Diplomatic Engagement: High-level visits and dialogue mechanisms will expand, but substantive policy convergence remains limited by fundamental value differences and security concerns.
Economic Rebalancing: China’s consumption-led growth transition will progress slowly, meaning overcapacity issues persist as a source of trade friction through at least 2027-2028.
Singapore Impact Analysis
Strategic Positioning
Singapore faces complex implications from China’s repositioning and evolving US-China-Europe dynamics:
Hub Status Enhancement: As China seeks closer European engagement and Europe explores US alternatives, Singapore’s position as a neutral financial and business hub gains value. The city-state can facilitate capital flows, business deals, and diplomatic engagement that might face obstacles through direct channels.
Financial Services Opportunity: With China emphasizing openness to foreign services and European firms seeking Asian exposure, Singapore’s financial sector stands to benefit from increased intermediation, wealth management, and cross-border transaction volumes.
Supply Chain Role: Singapore’s manufacturing and logistics sectors could see opportunities as companies pursue “China+1” strategies that still maintain China exposure while diversifying risk, positioning Singapore as a regional coordination center.
Economic Considerations
Trade Flows: Singapore’s entrepôt trade could benefit from increased China-Europe commercial activity, though overcapacity in Chinese manufacturing may pressure Singapore’s own industrial competitiveness in certain sectors.
Investment Attraction: Singapore competes with China for European and global investment. A more “open for business” China creates competitive pressure, but Singapore’s rule of law, IP protection, and regulatory transparency provide differentiation.
Technology Sector: Singapore’s semiconductor and technology manufacturing faces both opportunities (increased demand from global supply chain diversification) and risks (Chinese overcapacity in adjacent sectors, potential pressure to choose sides on technology restrictions).
Policy Implications
Diplomatic Balancing: Singapore must maintain its careful balance between US security partnerships and strong economic ties with China. A closer China-Europe relationship could provide Singapore with more diplomatic space, but also creates pressure to facilitate rather than obstruct emerging partnerships.
Regional Leadership: ASEAN cohesion becomes more important as major powers compete for influence. Singapore’s leadership in maintaining ASEAN centrality and neutrality will be tested as China seeks regional partners to offset US influence.
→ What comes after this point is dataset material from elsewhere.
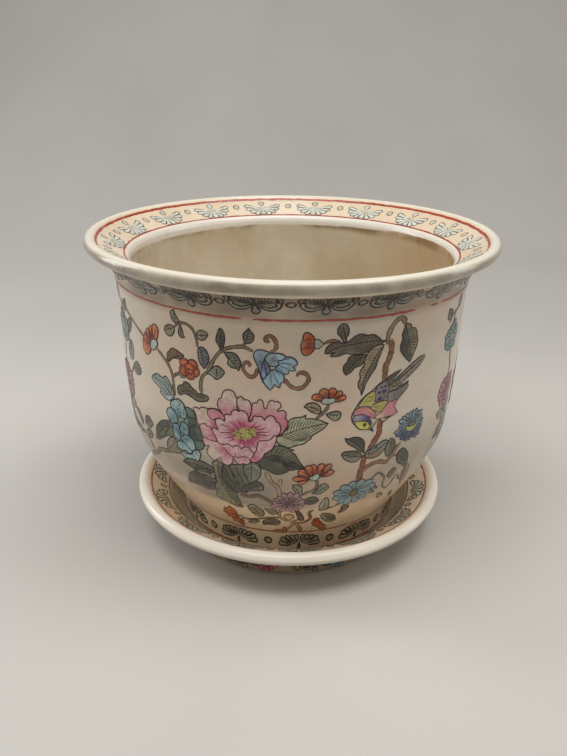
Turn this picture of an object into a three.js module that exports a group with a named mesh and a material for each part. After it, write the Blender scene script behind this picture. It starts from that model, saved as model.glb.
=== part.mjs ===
// A glazed ceramic jardiniere that stands loose in the well of its matching stand.
// Millimetres, +Z up. The origin is the centre of the stand's foot, on the surface it stands on.
// Both pieces are turned shapes, so each is one closed profile of (radius, height) revolved about Z.

import * as THREE from 'three';

// ---- Driving dimensions ----

const ROUND_STEPS = 60;          // steps round each piece
const SPLINE_STEPS = 2;          // samples between two stations of the pot's outer wall
const LIP_STEPS = 6;             // steps round a lip

const REST_GAP = 0.3;            // between the pot's foot and the well floor

// Stand
const WELL_FLOOR = 14.0;         // height of the floor that the pot stands on
const WELL_RADIUS = 89.5;        // flat part of the well floor
const STAND_RECESS = 5.0;        // height of the hollow under the stand
const STAND_RING_IN = 82.0;      // foot ring, inner radius at the bottom
const STAND_RING_OUT = 93.2;     // foot ring, outer radius at the bottom
const STAND_LIP = { radius: 120.6, height: 34.4, roll: 4.7 };
const STAND_FLANGE_IN = { radius: 100.6, height: 28.2 };
const STAND_FLANGE_OUT = { radius: 115.6, height: 36.2 };

// Pot
const POT_FOOT = WELL_FLOOR + REST_GAP;
const POT_RING_IN = 77.0;        // foot ring, inner radius at the bottom
const POT_RING_OUT = 86.8;       // foot ring, outer radius at the bottom
const POT_UNDERSIDE = 21.0;      // height of the floor's underside, inside the foot ring
const POT_FLOOR = 28.8;          // height of the inside floor
const POT_FLOOR_RADIUS = 56.0;   // flat part of the inside floor
const DRAIN_RADIUS = 9.0;
const EDGE = 1.2;                // softened edge of the drain hole
const POT_LIP = { radius: 146.1, height: 237.8, roll: 4.4 };
const POT_FLANGE_OUT = { radius: 142.0, height: 238.4 };
const POT_FLANGE_IN = { radius: 122.4, height: 228.3 };

// Outer wall of the pot from the foot to the underside of the rim: radius, height.
const POT_WALL_OUT = [
  [88.2, 16.4], [89.6, 28.0], [92.3, 36.8], [103.2, 54.8], [114.6, 75.2], [122.6, 95.5],
  [126.3, 117.5], [128.4, 152.0], [129.4, 190.0], [131.9, 218.0], [141.4, 230.2],
];

// Inner wall of the pot from the mouth down to the floor: radius, height.
const POT_WALL_IN = [
  [119.9, 226.2], [119.0, 221.0], [120.0, 199.0], [119.2, 155.0], [117.2, 118.0],
  [113.4, 96.0], [105.0, 75.0], [92.5, 54.0], [80.0, 40.0], [69.0, 32.4],
];

// Outer wall of the stand from its foot to the underside of the flange: radius, height.
const STAND_WALL_OUT = [
  [94.9, 2.6], [95.6, 9.0], [97.2, 15.4], [101.0, 20.6], [107.6, 24.8], [114.6, 28.6],
];

// Wall of the well from the flange down to the floor: radius, height.
const WELL_WALL = [
  [99.2, 26.2], [97.3, 22.4], [94.6, 18.2], [91.9, 15.2],
];

const GLAZE_COLOUR = 0xd9cfc1;

// ---- Profiles ----

function at(radius, height) {
  return new THREE.Vector2(radius, height);
}

// Samples of a smooth curve through the stations of a wall, with a number of steps from one to the next.
function wall(stations, steps = 1) {
  const curve = new THREE.SplineCurve(stations.map(([r, z]) => at(r, z)));
  return curve.getPoints(steps * (stations.length - 1));
}

// Samples of a lip's round edge, from its underside up and over its top.
function lip({ radius, height, roll }, fromDeg, toDeg) {
  const points = [];
  for (let i = 0; i <= LIP_STEPS; i++) {
    const angle = THREE.MathUtils.degToRad(fromDeg + ((toDeg - fromDeg) * i) / LIP_STEPS);
    points.push(at(radius + roll * Math.cos(angle), height + roll * Math.sin(angle)));
  }
  return points;
}

// The pot's section is a closed ring, because the drain hole passes through its middle.
function potProfile() {
  const outline = [
    at(DRAIN_RADIUS, POT_UNDERSIDE + EDGE),
    at(DRAIN_RADIUS + EDGE, POT_UNDERSIDE),
    at(POT_RING_IN - 3.5, POT_UNDERSIDE),
    at(POT_RING_IN - 1.4, POT_FOOT + 2.6),
    at(POT_RING_IN, POT_FOOT),
    at(POT_RING_OUT, POT_FOOT),
    ...wall(POT_WALL_OUT, SPLINE_STEPS),
    ...lip(POT_LIP, -80, 125),
    at(POT_FLANGE_OUT.radius, POT_FLANGE_OUT.height + 0.6),
    at(POT_FLANGE_OUT.radius - 2.5, POT_FLANGE_OUT.height - 1.3),
    at(POT_FLANGE_IN.radius, POT_FLANGE_IN.height),
    ...wall(POT_WALL_IN),
    at(POT_FLOOR_RADIUS + 5.0, POT_FLOOR + 0.7),
    at(POT_FLOOR_RADIUS, POT_FLOOR),
    at(DRAIN_RADIUS + EDGE, POT_FLOOR),
    at(DRAIN_RADIUS, POT_FLOOR - EDGE),
  ];
  outline.push(outline[0].clone());
  return outline;
}

// The stand's section runs from the axis under its floor, round the flange, to the axis on the well floor.
function standProfile() {
  return [
    at(0, STAND_RECESS),
    at(STAND_RING_IN - 3.0, STAND_RECESS),
    at(STAND_RING_IN, 0),
    at(STAND_RING_OUT, 0),
    ...wall(STAND_WALL_OUT),
    ...lip(STAND_LIP, -75, 125),
    at(STAND_FLANGE_OUT.radius, STAND_FLANGE_OUT.height),
    at(STAND_FLANGE_IN.radius, STAND_FLANGE_IN.height),
    ...wall(WELL_WALL),
    at(WELL_RADIUS, WELL_FLOOR),
    at(0, WELL_FLOOR),
  ];
}

// ---- Pieces ----

// Revolves a profile and turns the lathe's own axis, Y, up to Z.
function turned(name, profile, material) {
  const geometry = new THREE.LatheGeometry(profile, ROUND_STEPS);
  geometry.rotateX(Math.PI / 2);
  const mesh = new THREE.Mesh(geometry, material);
  mesh.name = name;
  return mesh;
}

function glaze() {
  return new THREE.MeshStandardMaterial({ color: GLAZE_COLOUR, roughness: 0.22, metalness: 0 });
}

const assembly = new THREE.Group();
assembly.add(turned('stand', standProfile(), glaze()));
assembly.add(turned('jardiniere', potProfile(), glaze()));

export default assembly;
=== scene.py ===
"""A glazed ceramic jardiniere on its matching stand, painted with flowers, leaves and a bird.

Sizes are written in millimetres and turned to metres as the meshes are made. A painted sheet has u, in mm
round the piece at the sheet's ring radius, from the front (-Y) towards +X, and v, in mm down its section.
"""

import math
import random

import bpy
import numpy as np
from mathutils import Matrix, Vector
from mathutils.geometry import delaunay_2d_cdt


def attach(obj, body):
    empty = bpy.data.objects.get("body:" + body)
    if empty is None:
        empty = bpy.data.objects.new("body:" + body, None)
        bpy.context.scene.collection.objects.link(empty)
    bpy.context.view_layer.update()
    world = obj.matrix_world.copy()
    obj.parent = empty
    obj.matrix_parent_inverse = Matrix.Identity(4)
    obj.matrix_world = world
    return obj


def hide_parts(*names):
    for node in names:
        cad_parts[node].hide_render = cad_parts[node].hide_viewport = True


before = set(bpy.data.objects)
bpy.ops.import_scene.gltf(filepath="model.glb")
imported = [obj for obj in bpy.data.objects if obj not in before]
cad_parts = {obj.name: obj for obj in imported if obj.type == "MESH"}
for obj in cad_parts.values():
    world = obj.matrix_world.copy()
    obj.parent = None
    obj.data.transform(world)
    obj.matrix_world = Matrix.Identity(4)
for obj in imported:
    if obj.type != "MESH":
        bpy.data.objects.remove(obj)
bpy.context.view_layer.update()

MM = 0.001

# ---- The two turned pieces, as (radius, height) in mm ----
# These are the solids' values, but for a soft crease on the pot's wall at a height of about 70.

POT_FOOT = 14.3
POT_RING_IN, POT_RING_OUT = 77.0, 86.8
POT_UNDERSIDE = 21.0
POT_FLOOR, POT_FLOOR_RADIUS = 28.8, 56.0
DRAIN_RADIUS = 9.0
DRAIN_SEAM = POT_UNDERSIDE + 4.0              # height in the drain hole where the glaze begins
POT_LIP = (146.1, 237.8, 4.4)                 # radius, height, roll
POT_FLANGE_IN = (122.4, 228.3)
POT_WALL_OUT = [
    (88.2, 16.4), (89.6, 28.0), (92.3, 36.8), (103.2, 54.8), (111.0, 68.0), (112.6, 70.4), (114.0, 73.0),
    (122.7, 95.5), (126.3, 117.5), (128.4, 152.0), (129.4, 190.0), (131.9, 218.0), (141.4, 230.2),
]
POT_WALL_IN = [
    (119.9, 226.2), (119.0, 221.0), (120.0, 199.0), (119.2, 155.0), (117.2, 118.0),
    (113.4, 96.0), (105.0, 75.0), (92.5, 54.0), (80.0, 40.0), (69.0, 32.4),
]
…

Economic Diversification: The shifting landscape reinforces Singapore’s need to avoid over-dependence on any single economic partner, continuing to deepen ties with India, ASEAN neighbors, and emerging markets while managing US and China relationships.
Sector-Specific Impacts
Financial Services: Increased China-Europe capital flows benefit Singapore’s banks, asset managers, and wealth management firms serving cross-border clients.
Manufacturing: Pressure from Chinese overcapacity in EVs and electronics, but opportunities in specialized components and high-value manufacturing.
Logistics & Trade: Modest positive impact from increased trade volumes, though direct China-Europe shipping routes may bypass Singapore for some cargo.
Professional Services: Legal, consulting, and accounting firms serving cross-border M&A and business establishment could see increased activity.
Technology: Complex picture with opportunities in semiconductors and software services, but competitive pressure in hardware and potential caught in middle of technology restrictions.
Strategic Recommendations for Singapore
- Enhance Neutral Hub Status: Invest in infrastructure and regulatory frameworks that position Singapore as the preferred location for China-Europe business facilitation.
- Deepen Financial Integration: Expand currency clearing, wealth management, and capital markets services connecting Chinese and European markets.
- Selective Industrial Focus: Concentrate on high-value manufacturing niches where Singapore has clear advantages rather than competing with Chinese scale.
- ASEAN Coordination: Lead regional efforts to ensure ASEAN benefits collectively from major power competition rather than being divided.
- Regulatory Excellence: Maintain and enhance Singapore’s reputation for predictable, transparent governance as a key differentiator from China’s regulatory volatility.
- Technology Positioning: Develop clear frameworks for technology cooperation that allow Singapore to participate in multiple ecosystems while managing security concerns.